L'Empereur ne faisait rien à la légère. Chaque action, chaque décision, chaque détour dans la galaxie répondait à un calcul dont nul n'osait même essayer de saisir les ramifications.
Le transfert d'Illaoï vers son croiseur personnel n'échappa pas à cette règle.
Elle fut sortie du sarcophage de Kolto dans le plus grand secret, maintenue dans un coma profond, transférée dans un caisson blindé d'émeraude opaque. Les systèmes médicaux accompagnaient son souffle artificiel, les électrodes contrôlaient son rythme musculaire. Le vaisseau, baptisé Absolution, attendait au-dessus de Dromund Kaas, aussi silencieux qu'un cimetière orbital.
Scourge était du voyage.
Il n'avait pas contesté. Il n'en avait pas eu besoin. L'Empereur lui avait ordonné de superviser le rituel. Et Scourge, comme toujours, avait obéi.
Mais à présent, seul dans ses quartiers, ses mains croisées dans le dos, le regard fixe sur l'espace noir taché d'éclairs, il s'interrogeait. Depuis combien de temps son maître savait-il ? Depuis combien de temps soupçonnait il cette trahison longuement mûrie, celle qu'il fomentait depuis trois siècles ?
Était ce un piège subtil, une façon de sonder ses failles ? Ou n'était ce qu'un jeu d'esprit, destiné à maintenir la peur ?
Scourge enrageait intérieurement de ne pas savoir.
Mais ce qui l'agaçait encore plus, c'était cette attirance. Ce lien ténu avec l'étrangère. Cette sensation d'avoir laissé derrière lui quelque chose d'inachevé lorsqu'il était parti pour Quesh. Ces sensations revenaient à mesure qu'il se rapprochait d'elle. Elles n'étaient pas aussi fortes qu'avant, mais elles étaient là. Latentes. Et cela… l'agaçait profondément.
Il s'était toujours cru au-dessus de ces choses. Immortel, détaché, vidé.
Et pourtant.
Il revint à l'essentiel.
La mission.
Arrêter l'Empereur. Coûte que coûte. L'alliance avec le Jedi était la clef. Mais il fallait frapper au bon moment, pas trop tôt. L'échec serait irrémédiable. Le rituel visant à soumettre l'étrangère prendrait du temps… mais pas une éternité. Il ne pouvait pas agir seul. Il devait attendre.
Si seulement ce fichu Jedi pouvait réapparaître…
Comme si la pensée avait invoqué le destin, les alarmes hurlèrent.

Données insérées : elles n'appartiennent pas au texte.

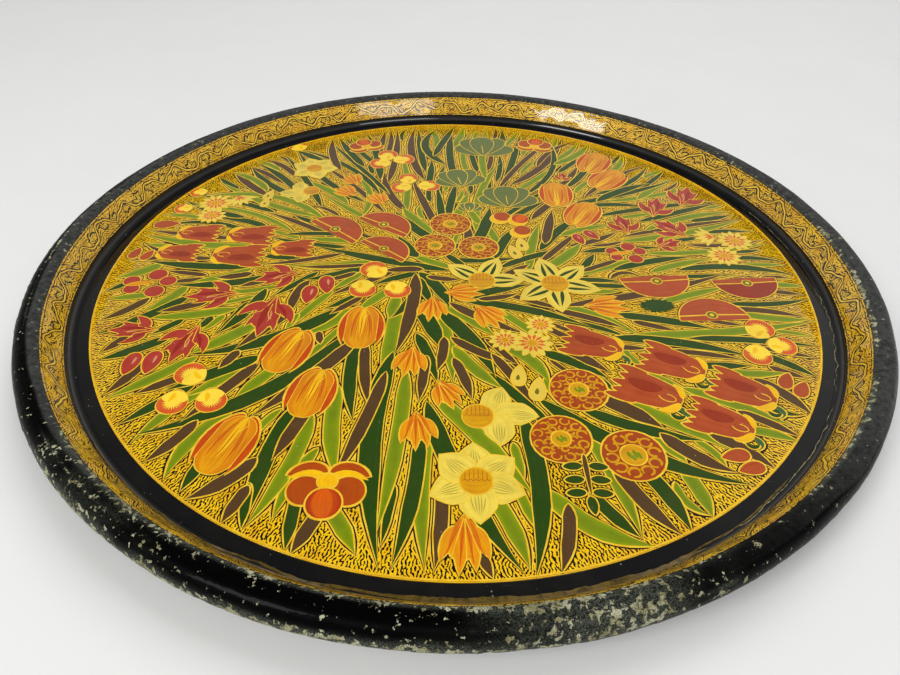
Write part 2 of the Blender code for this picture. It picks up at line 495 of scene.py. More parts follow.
class Painter:
    """Lays thin closed shapes on a surface and collects them by paint.

    to_surface turns rows of (x, y, height) into points on the tray, in millimetres.
    """

    def __init__(self, low, high, to_surface, lift=0.0):
        self.low = np.array(low, float)
        shape = np.ceil((np.array(high) - self.low) / CELL).astype(int)
        self.layer = np.zeros(shape, np.int16)
        self.to_surface = to_surface
        self.lift = lift
        self.made = {}

    def cells(self, outline):
        """The grid cells inside a closed outline: a window of the grid and a mask in it."""
        low = np.floor((outline.min(0) - self.low) / CELL).astype(int)
        high = np.ceil((outline.max(0) - self.low) / CELL).astype(int) + 1
        low, high = np.maximum(low, 0), np.minimum(high, self.layer.shape)
        if (high <= low).any():
            return None
        x = self.low[0] + (np.arange(low[0], high[0])[:, None] + 0.5) * CELL
        y = self.low[1] + (np.arange(low[1], high[1])[None, :] + 0.5) * CELL
        inside = np.zeros((high[0] - low[0], high[1] - low[1]), bool)
        ends = np.roll(outline, -1, axis=0)
        for (x1, y1), (x2, y2) in zip(outline, ends):
            if y1 != y2:
                crosses = (y1 > y) != (y2 > y)
                inside ^= crosses & (x < (x2 - x1) * (y - y1) / (y2 - y1) + x1)
        return (slice(low[0], high[0]), slice(low[1], high[1])), inside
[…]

Scourge releva la tête, les yeux plissés. Des sirènes rouges baignèrent le couloir d'une lumière sanglante.
— Intrusion détectée. Secteur 3. Hangar C. Bataillon ennemi à bord.
Il n'avait pas besoin de plus d'informations.
Le Jedi était là.
Avec lui, son équipage, et des membres du Conseil Jedi. L'attaque était en cours. Le destin se précipitait, comme une marée déchaînée.
Et Scourge ne savait pas s'il devait s'en réjouir… ou paniquer.
Était-il prêt ?
Connaissait-il seulement l'ampleur du pouvoir de l'Empereur ?
Ou tout cela allait-il s'achever dans le sang et l'oubli ?
Pas le temps de réfléchir davantage.
Il se mit en route. Il devait être là. Aux côtés de l'Empereur. Comme l'ombre fidèle qu'il était censée être.
Les portes s'ouvraient devant lui à chaque pas. Il traversait les ponts et les couloirs comme un projectile. Des soldats furent projetés contre les murs, des techniciens piétinés, sans qu'il ne s'arrête ni ne ralentisse.
Puis. Un souffle. Un murmure. Faible et Lointain.
— Le moment n'est pas encore venu...
Il s'arrêta. Juste une seconde. Son cœur – ou ce qu'il en restait – sembla suspendu dans l'écho.
Elle. Elle l'avait senti. Et elle le savait.